例えば、固定資産評価額1億円の夫名義の不動産を、妻名義にする場合は、1億円×0.02 = 200万円の登録免除税を納める必要があります。

一般的には不動産を利用する側(受け取る側)が支払うのが一般的ですが、離婚時に合意があれば不動産を渡す側が登録免除税を支払っても構いません。

譲渡所得

財産分与が土地や建物などで行われたときは、分与した人に譲渡所得の課税が行われることになります。

例えば取得した時点で100万円の価値があった土地や建物が、財産分与時に1,000万円になった場合、その差額分の900万円が課税対象になります。

参考 No.3114 離婚して土地建物などを渡したとき国税庁

財産分与の節税対策

財産分与の節税対策を3つ紹介します。

配偶者控除

10年目のダイヤモンドより、20年目の不動産」という言葉がありますが、20年以上の婚姻期間がありなおかつ居住用不動産を譲渡する場合には配偶者控除の対象になります。

配偶者控除を利用する条件
  1. 居住用不動産を譲渡
  2. 20年以上婚姻関係を継続
参考 No.4452 夫婦の間で居住用の不動産を贈与したときの配偶者控除国税庁

上記条件を満たせば、基礎控除110万円に加えて最高2,000万円分の税金が控除されるのですが、この制度を利用するためには「離婚成立前」に所有権を移転する必要があります。

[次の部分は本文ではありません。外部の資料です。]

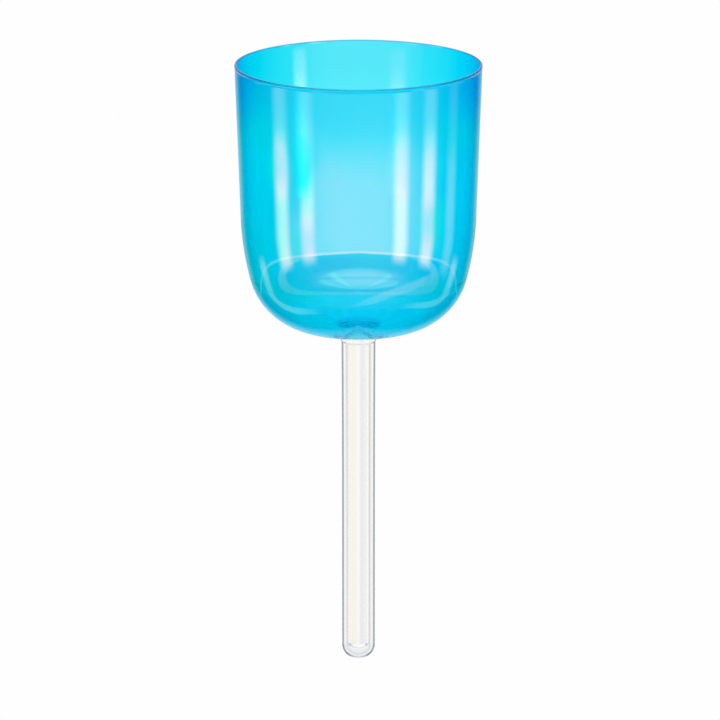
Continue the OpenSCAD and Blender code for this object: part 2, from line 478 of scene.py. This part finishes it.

住宅ローン完済前であれば、金融機関から名義変更の許可をいただけない可能性が高いので、配偶者控除の制度は実質的には住宅ローン完済後の夫婦が対象となります。

特別控除

特別控除は、租税特別措置法35条で定められています。

以下の条件を満たす場合には、時価3,000万円までの譲渡益が非課税になります。

配偶者控除を利用する条件
  1. 居住用不動産を譲渡
  2. 譲渡する相手が親族でない

つまり不動産の所有登記をするのは「離婚後」でなければいけないということです。また特別控除を受けるためには、確定申告で住民票やその他書類の提出が必要ですので注意しましょう。

長期譲渡所得税についての軽減税率の特例

長期譲渡取得税は、平成25年~平成49年の特例です。所有期間が10年以上であることが大前提ですが、特例を受ければ通常よりもずっと安い税率で済みます。